+++ Source material +++
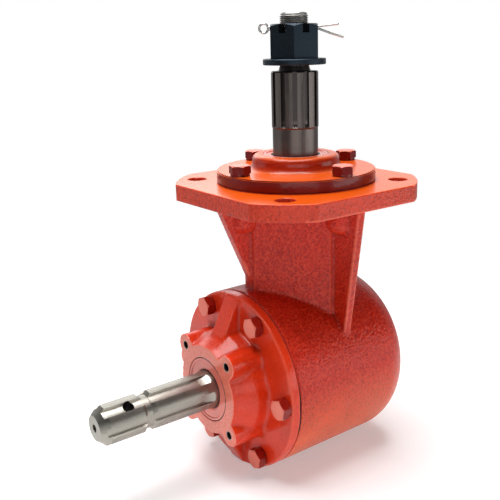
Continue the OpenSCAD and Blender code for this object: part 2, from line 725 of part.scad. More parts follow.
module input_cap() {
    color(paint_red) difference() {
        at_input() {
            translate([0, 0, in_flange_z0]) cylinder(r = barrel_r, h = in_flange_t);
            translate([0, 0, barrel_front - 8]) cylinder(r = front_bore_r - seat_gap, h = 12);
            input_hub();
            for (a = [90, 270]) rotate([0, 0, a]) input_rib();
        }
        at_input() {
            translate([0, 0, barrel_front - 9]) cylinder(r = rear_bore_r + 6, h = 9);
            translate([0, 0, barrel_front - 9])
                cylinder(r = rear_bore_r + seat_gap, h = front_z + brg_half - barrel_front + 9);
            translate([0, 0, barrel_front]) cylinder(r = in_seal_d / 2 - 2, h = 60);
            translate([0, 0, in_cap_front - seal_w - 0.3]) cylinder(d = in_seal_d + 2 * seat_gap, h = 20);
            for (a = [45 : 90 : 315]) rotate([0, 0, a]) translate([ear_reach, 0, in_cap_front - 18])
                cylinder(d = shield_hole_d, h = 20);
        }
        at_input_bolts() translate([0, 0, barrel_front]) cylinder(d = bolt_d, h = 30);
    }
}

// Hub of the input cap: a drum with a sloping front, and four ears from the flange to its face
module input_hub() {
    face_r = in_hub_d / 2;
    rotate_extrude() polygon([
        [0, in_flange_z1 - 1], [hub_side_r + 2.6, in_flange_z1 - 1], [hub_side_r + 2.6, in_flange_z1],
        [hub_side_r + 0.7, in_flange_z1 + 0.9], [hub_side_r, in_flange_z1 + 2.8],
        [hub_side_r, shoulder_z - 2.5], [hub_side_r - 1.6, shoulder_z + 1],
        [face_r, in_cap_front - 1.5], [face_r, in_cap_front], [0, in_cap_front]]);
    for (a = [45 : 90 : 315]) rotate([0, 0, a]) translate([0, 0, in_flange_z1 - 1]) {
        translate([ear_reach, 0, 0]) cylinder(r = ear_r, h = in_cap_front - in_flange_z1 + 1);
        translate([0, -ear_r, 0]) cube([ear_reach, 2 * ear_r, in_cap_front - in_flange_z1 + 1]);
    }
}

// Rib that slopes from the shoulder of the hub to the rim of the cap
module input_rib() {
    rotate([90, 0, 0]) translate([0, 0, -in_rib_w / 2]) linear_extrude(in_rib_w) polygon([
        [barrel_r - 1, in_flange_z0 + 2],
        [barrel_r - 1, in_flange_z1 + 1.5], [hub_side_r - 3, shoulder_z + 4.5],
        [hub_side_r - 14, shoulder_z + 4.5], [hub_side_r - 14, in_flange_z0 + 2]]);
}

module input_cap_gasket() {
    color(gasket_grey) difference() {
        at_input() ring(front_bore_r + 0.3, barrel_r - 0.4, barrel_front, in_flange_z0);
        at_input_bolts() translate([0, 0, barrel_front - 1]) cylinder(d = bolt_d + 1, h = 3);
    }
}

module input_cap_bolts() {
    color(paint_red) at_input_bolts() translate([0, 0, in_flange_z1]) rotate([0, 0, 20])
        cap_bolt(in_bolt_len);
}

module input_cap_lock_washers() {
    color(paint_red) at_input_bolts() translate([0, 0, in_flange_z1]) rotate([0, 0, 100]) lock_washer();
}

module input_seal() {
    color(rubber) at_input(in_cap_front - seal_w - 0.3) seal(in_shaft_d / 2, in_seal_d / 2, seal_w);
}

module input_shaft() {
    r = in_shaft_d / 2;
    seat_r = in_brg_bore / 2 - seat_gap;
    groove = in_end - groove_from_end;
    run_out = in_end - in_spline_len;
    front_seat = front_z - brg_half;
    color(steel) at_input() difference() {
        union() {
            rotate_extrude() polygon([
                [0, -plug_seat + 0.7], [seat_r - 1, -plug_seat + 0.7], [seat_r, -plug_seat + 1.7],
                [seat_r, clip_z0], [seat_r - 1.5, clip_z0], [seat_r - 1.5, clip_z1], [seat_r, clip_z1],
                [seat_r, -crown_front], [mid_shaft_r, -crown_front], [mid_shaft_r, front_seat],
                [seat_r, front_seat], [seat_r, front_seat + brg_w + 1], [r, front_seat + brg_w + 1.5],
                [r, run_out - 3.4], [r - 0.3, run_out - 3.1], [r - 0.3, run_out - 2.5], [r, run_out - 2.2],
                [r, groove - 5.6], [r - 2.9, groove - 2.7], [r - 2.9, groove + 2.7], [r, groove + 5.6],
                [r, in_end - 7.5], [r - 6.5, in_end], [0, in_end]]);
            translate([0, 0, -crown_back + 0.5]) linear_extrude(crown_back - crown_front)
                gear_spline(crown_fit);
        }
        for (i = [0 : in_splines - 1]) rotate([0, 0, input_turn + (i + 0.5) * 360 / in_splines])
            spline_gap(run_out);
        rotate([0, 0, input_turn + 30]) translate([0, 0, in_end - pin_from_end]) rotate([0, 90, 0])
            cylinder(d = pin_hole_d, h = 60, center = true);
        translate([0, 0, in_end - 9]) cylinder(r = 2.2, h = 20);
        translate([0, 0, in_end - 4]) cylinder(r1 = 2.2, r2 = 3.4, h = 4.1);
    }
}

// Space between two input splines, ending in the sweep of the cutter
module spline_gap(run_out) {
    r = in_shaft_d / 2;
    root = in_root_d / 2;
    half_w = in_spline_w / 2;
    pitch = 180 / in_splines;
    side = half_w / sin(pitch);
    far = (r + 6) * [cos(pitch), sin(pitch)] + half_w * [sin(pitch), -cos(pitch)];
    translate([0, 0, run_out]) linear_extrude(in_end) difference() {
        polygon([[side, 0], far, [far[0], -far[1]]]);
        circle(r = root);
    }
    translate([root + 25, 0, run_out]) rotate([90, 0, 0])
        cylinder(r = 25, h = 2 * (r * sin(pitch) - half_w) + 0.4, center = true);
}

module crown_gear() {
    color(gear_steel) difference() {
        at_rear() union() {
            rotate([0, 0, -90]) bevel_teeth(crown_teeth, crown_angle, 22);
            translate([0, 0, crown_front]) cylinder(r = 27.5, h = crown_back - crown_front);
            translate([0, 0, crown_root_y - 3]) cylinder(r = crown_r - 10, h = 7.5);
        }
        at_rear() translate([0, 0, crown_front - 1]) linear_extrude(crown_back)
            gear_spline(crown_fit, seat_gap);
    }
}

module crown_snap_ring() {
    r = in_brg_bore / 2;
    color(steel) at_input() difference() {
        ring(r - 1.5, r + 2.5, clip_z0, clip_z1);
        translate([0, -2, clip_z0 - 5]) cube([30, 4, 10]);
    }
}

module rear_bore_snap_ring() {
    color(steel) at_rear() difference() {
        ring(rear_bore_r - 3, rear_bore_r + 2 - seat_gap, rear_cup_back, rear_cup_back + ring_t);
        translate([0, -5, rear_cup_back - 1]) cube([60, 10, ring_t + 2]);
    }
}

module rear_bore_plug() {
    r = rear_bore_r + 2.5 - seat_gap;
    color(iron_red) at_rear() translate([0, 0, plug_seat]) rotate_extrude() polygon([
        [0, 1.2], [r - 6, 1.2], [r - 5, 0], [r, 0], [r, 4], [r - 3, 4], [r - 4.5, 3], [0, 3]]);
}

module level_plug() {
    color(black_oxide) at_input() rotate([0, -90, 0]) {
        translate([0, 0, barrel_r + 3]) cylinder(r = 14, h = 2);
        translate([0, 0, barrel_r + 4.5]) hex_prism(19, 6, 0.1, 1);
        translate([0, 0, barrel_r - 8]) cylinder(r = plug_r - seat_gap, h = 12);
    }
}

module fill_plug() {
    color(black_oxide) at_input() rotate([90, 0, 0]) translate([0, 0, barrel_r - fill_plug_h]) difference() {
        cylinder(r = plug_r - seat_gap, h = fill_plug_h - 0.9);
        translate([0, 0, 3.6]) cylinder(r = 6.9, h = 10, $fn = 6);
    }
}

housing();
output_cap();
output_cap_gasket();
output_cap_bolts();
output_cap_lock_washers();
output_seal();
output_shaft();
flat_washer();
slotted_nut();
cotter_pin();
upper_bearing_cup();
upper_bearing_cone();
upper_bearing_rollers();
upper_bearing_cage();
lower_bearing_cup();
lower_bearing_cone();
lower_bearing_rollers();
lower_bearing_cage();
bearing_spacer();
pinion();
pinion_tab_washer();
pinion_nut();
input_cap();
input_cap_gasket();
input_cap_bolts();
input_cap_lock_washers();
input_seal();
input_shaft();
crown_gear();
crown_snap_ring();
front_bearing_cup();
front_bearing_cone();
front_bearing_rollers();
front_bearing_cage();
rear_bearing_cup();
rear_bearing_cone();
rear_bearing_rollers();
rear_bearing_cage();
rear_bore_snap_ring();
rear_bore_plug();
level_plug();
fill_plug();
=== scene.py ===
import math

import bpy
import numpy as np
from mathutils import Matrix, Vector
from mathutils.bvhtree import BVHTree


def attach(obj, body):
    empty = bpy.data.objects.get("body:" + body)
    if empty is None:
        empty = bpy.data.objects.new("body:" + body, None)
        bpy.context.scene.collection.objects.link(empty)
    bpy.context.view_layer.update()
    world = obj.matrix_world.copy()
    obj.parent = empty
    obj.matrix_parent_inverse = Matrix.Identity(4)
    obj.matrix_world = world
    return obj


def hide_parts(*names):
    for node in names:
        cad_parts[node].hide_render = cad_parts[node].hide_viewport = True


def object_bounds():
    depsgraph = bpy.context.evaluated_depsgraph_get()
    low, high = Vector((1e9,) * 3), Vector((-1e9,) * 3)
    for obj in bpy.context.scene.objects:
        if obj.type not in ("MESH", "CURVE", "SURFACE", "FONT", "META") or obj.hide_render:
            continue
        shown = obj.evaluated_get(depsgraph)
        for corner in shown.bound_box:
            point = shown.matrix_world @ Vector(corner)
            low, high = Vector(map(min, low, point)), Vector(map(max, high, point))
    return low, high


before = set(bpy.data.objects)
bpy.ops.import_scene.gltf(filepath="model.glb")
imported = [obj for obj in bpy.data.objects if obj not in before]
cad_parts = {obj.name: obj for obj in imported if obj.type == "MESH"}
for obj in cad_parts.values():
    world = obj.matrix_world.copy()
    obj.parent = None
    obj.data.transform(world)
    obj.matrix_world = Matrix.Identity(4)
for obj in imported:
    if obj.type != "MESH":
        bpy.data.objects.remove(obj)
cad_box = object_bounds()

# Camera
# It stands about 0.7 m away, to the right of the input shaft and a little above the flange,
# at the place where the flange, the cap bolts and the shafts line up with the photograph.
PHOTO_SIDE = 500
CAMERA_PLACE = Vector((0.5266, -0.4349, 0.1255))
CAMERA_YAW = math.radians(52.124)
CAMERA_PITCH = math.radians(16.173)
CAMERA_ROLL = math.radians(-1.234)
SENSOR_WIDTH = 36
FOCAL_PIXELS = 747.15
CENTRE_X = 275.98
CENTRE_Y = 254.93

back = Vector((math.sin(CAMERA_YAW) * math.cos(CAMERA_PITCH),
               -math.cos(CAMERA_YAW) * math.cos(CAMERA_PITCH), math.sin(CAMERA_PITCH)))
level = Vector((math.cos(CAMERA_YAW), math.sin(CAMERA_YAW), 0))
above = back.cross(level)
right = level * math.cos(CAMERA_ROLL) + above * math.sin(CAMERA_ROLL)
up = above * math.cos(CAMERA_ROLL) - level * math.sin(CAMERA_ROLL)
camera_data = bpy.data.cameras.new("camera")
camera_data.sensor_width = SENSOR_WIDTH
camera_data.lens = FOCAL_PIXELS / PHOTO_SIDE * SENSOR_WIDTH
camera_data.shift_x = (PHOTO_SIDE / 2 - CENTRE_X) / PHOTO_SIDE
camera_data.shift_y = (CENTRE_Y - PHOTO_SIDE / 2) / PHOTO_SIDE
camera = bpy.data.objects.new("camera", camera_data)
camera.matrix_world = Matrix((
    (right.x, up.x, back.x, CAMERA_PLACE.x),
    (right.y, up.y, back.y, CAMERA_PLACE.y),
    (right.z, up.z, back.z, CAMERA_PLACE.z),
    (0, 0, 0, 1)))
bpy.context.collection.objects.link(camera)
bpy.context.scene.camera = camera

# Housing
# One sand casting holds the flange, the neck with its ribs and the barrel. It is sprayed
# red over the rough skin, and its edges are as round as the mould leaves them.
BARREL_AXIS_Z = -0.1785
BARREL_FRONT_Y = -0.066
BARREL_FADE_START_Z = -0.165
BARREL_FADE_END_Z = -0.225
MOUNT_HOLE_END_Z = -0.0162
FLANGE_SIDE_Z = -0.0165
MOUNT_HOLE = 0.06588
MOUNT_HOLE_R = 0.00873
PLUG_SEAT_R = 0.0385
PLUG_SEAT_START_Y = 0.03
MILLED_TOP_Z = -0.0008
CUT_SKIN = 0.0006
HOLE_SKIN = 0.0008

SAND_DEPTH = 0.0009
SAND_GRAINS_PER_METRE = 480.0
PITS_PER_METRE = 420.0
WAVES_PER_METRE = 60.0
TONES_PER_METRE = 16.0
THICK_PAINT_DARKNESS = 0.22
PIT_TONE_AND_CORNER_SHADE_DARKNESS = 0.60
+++
> Problem:
Your task is to output exactly the lines from the one with "pinion_nut();" through the one with "bpy.context.view_layer.update()", counting both ends.

> Result for this task:
pinion_nut();
input_cap();
input_cap_gasket();
input_cap_bolts();
input_cap_lock_washers();
input_seal();
input_shaft();
crown_gear();
crown_snap_ring();
front_bearing_cup();
front_bearing_cone();
front_bearing_rollers();
front_bearing_cage();
rear_bearing_cup();
rear_bearing_cone();
rear_bearing_rollers();
rear_bearing_cage();
rear_bore_snap_ring();
rear_bore_plug();
level_plug();
fill_plug();
=== scene.py ===
import math

import bpy
import numpy as np
from mathutils import Matrix, Vector
from mathutils.bvhtree import BVHTree


def attach(obj, body):
    empty = bpy.data.objects.get("body:" + body)
    if empty is None:
        empty = bpy.data.objects.new("body:" + body, None)
        bpy.context.scene.collection.objects.link(empty)
    bpy.context.view_layer.update()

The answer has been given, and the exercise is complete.